* _Aim_:
Starting with the line that contains "Recreate this object" and stopping after the line that contains "# The origin", output every line exactly as it stands.

* _Provided entries_:
start

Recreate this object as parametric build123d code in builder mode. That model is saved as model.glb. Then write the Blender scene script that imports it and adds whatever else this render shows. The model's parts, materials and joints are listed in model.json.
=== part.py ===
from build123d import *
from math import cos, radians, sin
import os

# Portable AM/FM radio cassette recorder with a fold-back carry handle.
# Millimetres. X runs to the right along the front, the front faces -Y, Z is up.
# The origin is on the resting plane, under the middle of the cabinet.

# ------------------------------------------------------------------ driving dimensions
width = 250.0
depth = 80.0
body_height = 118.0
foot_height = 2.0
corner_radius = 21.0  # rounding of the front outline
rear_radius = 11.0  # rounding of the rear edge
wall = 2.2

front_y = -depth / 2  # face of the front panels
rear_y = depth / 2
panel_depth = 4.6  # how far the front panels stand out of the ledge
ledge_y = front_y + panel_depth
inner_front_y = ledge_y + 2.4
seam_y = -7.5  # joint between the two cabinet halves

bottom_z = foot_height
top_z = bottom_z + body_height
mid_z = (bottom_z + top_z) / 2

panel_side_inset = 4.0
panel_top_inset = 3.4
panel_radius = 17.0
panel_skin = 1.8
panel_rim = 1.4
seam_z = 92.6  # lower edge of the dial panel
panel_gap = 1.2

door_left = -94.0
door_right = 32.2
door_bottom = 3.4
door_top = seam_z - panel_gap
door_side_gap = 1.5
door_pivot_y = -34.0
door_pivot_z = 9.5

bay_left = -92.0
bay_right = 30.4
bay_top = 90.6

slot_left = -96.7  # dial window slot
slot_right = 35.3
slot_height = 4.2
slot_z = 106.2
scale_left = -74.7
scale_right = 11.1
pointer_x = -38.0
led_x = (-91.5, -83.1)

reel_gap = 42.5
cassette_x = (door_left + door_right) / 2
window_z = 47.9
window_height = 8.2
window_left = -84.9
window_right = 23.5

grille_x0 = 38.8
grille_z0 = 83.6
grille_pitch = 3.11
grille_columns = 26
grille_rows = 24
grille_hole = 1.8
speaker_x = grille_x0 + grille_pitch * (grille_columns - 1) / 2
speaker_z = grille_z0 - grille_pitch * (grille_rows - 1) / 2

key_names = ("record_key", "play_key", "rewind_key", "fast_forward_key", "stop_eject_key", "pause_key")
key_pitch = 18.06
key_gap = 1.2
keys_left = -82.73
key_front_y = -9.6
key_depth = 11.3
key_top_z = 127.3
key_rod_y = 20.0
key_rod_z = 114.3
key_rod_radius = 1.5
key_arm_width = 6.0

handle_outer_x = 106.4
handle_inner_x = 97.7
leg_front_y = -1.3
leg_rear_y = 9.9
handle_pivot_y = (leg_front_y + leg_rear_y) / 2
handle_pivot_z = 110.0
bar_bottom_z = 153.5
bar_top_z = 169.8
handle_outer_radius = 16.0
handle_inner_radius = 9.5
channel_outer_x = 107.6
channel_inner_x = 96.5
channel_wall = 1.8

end
start

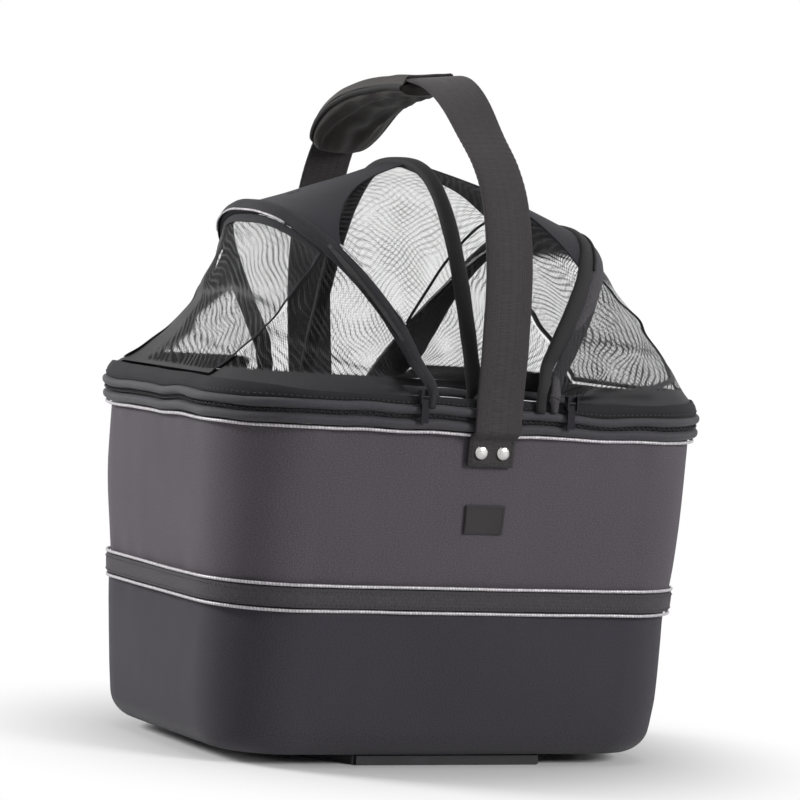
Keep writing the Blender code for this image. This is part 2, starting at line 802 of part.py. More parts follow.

end

* _Completed task_:
Recreate this object as parametric build123d code in builder mode. That model is saved as model.glb. Then write the Blender scene script that imports it and adds whatever else this render shows. The model's parts, materials and joints are listed in model.json.
=== part.py ===
from build123d import *
from math import cos, radians, sin
import os

# Portable AM/FM radio cassette recorder with a fold-back carry handle.
# Millimetres. X runs to the right along the front, the front faces -Y, Z is up.
# The origin is on the resting plane, under the middle of the cabinet.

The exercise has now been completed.